Thursday, August 25, 2022

My First Rat

This is a true story. 

I was living with my parents and six younger siblings in St. Louis Park, a suburb of Minneapolis. My bedroom was a curtained-off corner of the basement. My bed was a an old door topped by a thin horsehair mattress, four feet off the floor, suspended from the rafters by chains. I was negotiating a bleak, ascetic, existential phase, reading Sartre and Gide and Beckett and Camus. Being seventeen, I felt simultaneously both stupid and brilliant, both fearful and capable of anything. I was paralyzed by the hopelessness and immensity of life, and overflowing with ambitious optimism. I contained multitudes. 

Late one January night I was reading The Plague by Albert Camus, a 1947 novel set in Oran, Algeria. The novel opens with rats—a lot of rats—emerging from the sewers and crevices and dying on the street. The invasion of dying rats is shortly followed by a plague, the city is sealed off, people die by the thousands, and so forth. It’s a sort of slow-motion horror novel; it kept me up well past midnight. 

As I was reading, I became aware of a faint sound from the cinderblock wall a few inches away from my pallet. A scratching sound. A gnawing sound. An animal sound. It went on and on. I imagined a rat chewing its way through the cinderblock, attempting to invade our safe suburban home. 

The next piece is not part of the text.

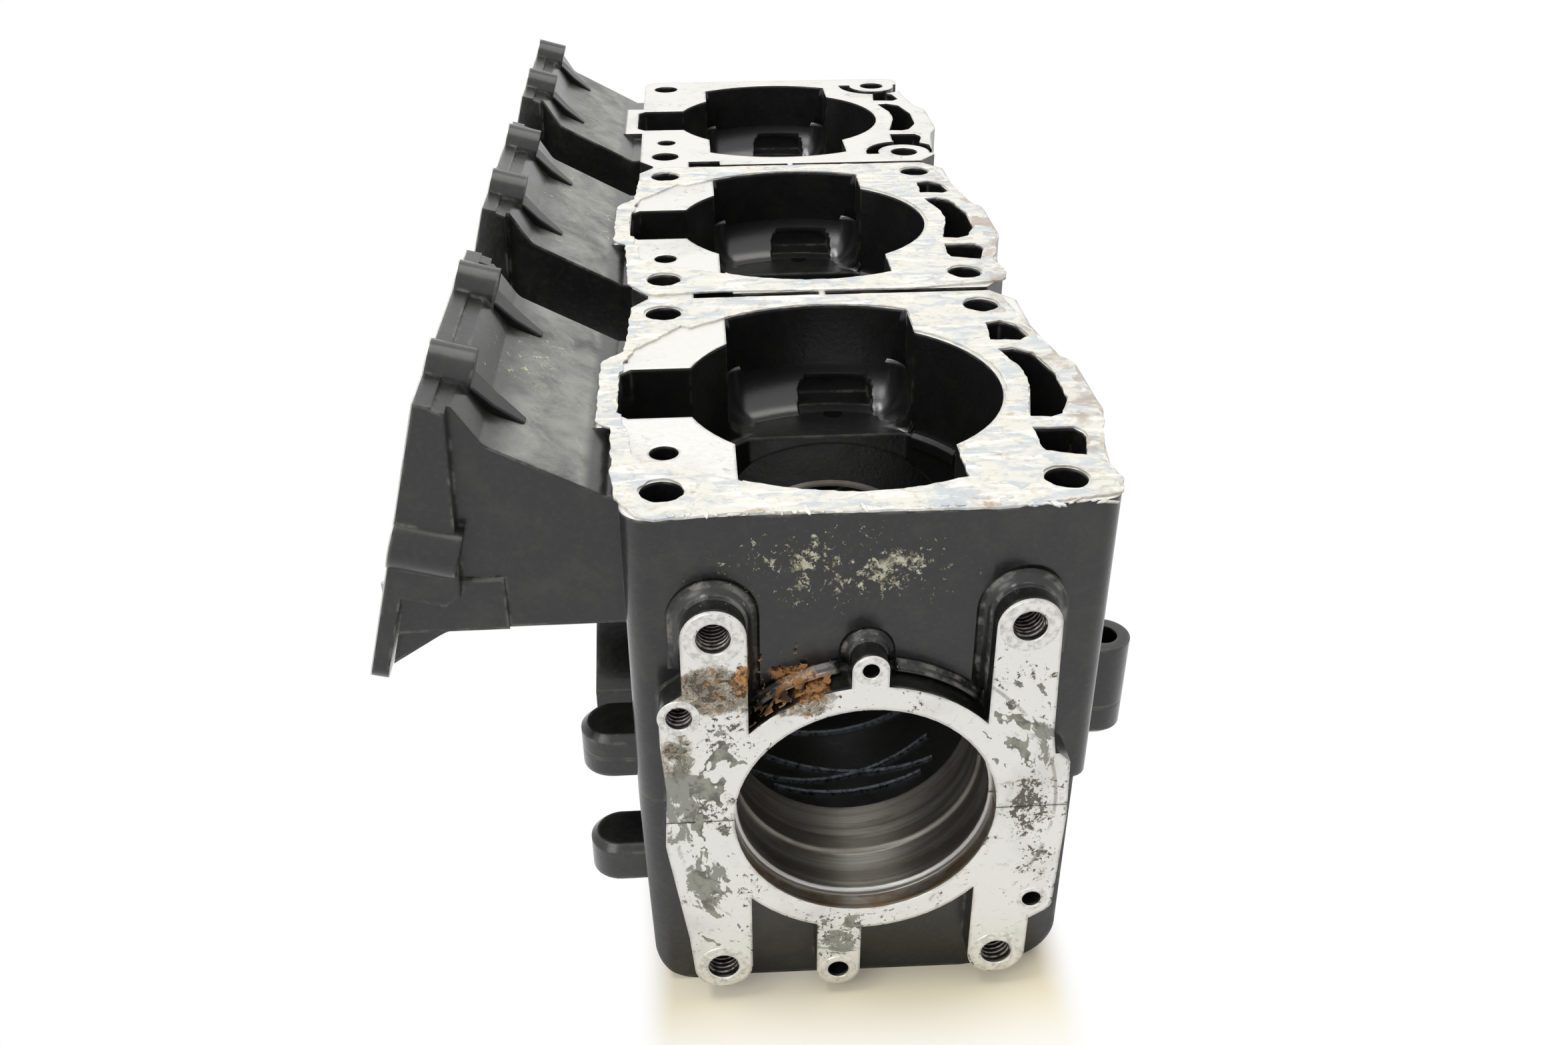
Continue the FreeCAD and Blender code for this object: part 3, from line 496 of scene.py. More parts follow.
def loft(sheet, loops, closed=False):
    # Joins loops of points into one bar with capped ends, or into a closed ring
    rings = [[sheet.verts.new(point) for point in loop] for loop in loops]
    ends = (rings[0], list(reversed(rings[-1])))
    if closed:
        rings.append(rings[0])
    size = len(rings[0])
    for first, second in zip(rings, rings[1:]):
        for index in range(size):
            following = (index + 1) % size
            sheet.faces.new((first[index], first[following], second[following], second[index]))
    if not closed:
        for end in ends:
            sheet.faces.new(end)


def newTree(name, inputs):
    # A Geometry Nodes tree with named inputs; the second result is the group's own sockets
    tree = bpy.data.node_groups.new(name, "GeometryNodeTree")
    for label, kind in inputs:
        tree.interface.new_socket(label, in_out="INPUT", socket_type="NodeSocket" + kind)
    tree.interface.new_socket("Grown", in_out="OUTPUT", socket_type="NodeSocketGeometry")
    return tree, addNode(tree, "NodeGroupInput").outputs


def closeTree(tree, shape, finish):
    painted = addNode(tree, "GeometryNodeSetMaterial", {}, {"Geometry": shape, "Material": finish})
    addNode(tree, "NodeGroupOutput", {}, [painted.outputs[0]])
    return tree


def grown(name, points, tree, values):
    # Runs a Geometry Nodes tree on loose points and keeps the plain result
    mesh = bpy.data.meshes.new(name + "Points")
    mesh.from_pydata(points, [], [])
    seed = bpy.data.objects.new(name + "Seed", mesh)
    bpy.context.collection.objects.link(seed)
    modifier = seed.modifiers.new("grow", "NODES")
    modifier.node_group = tree
    for item in tree.interface.items_tree:
        if item.in_out == "INPUT" and item.name in values:
            modifier[item.identifier] = values[item.name]
    ready = seed.evaluated_get(bpy.context.evaluated_depsgraph_get())
    result = bpy.data.meshes.new_from_object(ready)
    bpy.data.objects.remove(seed)
    return result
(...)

Reading became impossible. I got dressed, put on boots and a parka and gloves, grabbed a flashlight and a jar of peanut butter, and went out to the garage. It was snot-freezing cold, well below zero. After a few minutes of searching I found my old Havahart live trap underneath a deflated wading pool. I baited the trap with the peanut butter and placed it alongside the foundation, right outside where I calculated the head of my bed would be. I went back to bed. I opened my book. I listened. The gnawing sound stopped. Eventually, I fell asleep. 

By morning, the temperature had dropped to -18°F. I checked the trap, not really expecting to find anything, but inside the trap was a rat. The first rat I had ever seen in the wild. I could feel my heart pounding in my throat. There is Significance here, I thought. What were the chances that this rat should arrive just as I was reading The Plague? Especially considering that I had never seen a rat in St. Louis Park, or anywhere else outside of a pet store. and I had always associated wild rats with big cities, not squeaky clean suburbs. What could this mean? The rat was smaller than I thought a rat should be—about the size of a chipmunk—and it was frozen popsicle solid. I had to pry it’s claws (they looked like little pink fingers) off trap’s wire grate. 

After disposing of the ratsicle, I reset the trap.  

That night, the gnawing resumed. 

In the morning, I had another small frozen rat. 

And, again, the next night, more gnawing. And a third frozen rat in the morning. There was no audible scratching or gnawing on the fourth night. I finished reading The Plague. Good book. When I checked the trap in the morning, I found the queen rat. She was twice the size of the others—a good nine inches long, not counting the tail. She, too, was, frozen, although not quite rock hard like the others. 

I continued to set the trap every night, but never caught another rat. 

That’s it. That’s my first rat story. 

My second rat story can be found here:

1 comment:

George Sorensen said...

When I lived in New York City for a year after college, I rented a space in a SOHO loft. This is before SOHO was all smart shops and nifty restaurants. The space was owned by an artist and art teacher and I had a room in back, no ceiling of my own. We shared a high ceiling.

During the summer the artist went West to visit family, and got two Yale students - women who talked a length into the night - and one morning it was evident something large was gnawing the bottom of the kitchen trash can. I having little money, I scraped together enough to buy a large rat trap. Put cheese on it an in the morning one of the Yale women said, "There's something in YOUR trap." As if the trap were only mine and the fact it was in their sleeping area should be forgotten.

Gratefully, the trap was upside down on a rat the size of a small horse with a yard-stick long slick horrible tail.

Garbage bagged it and tossed in the trash on my way down the street.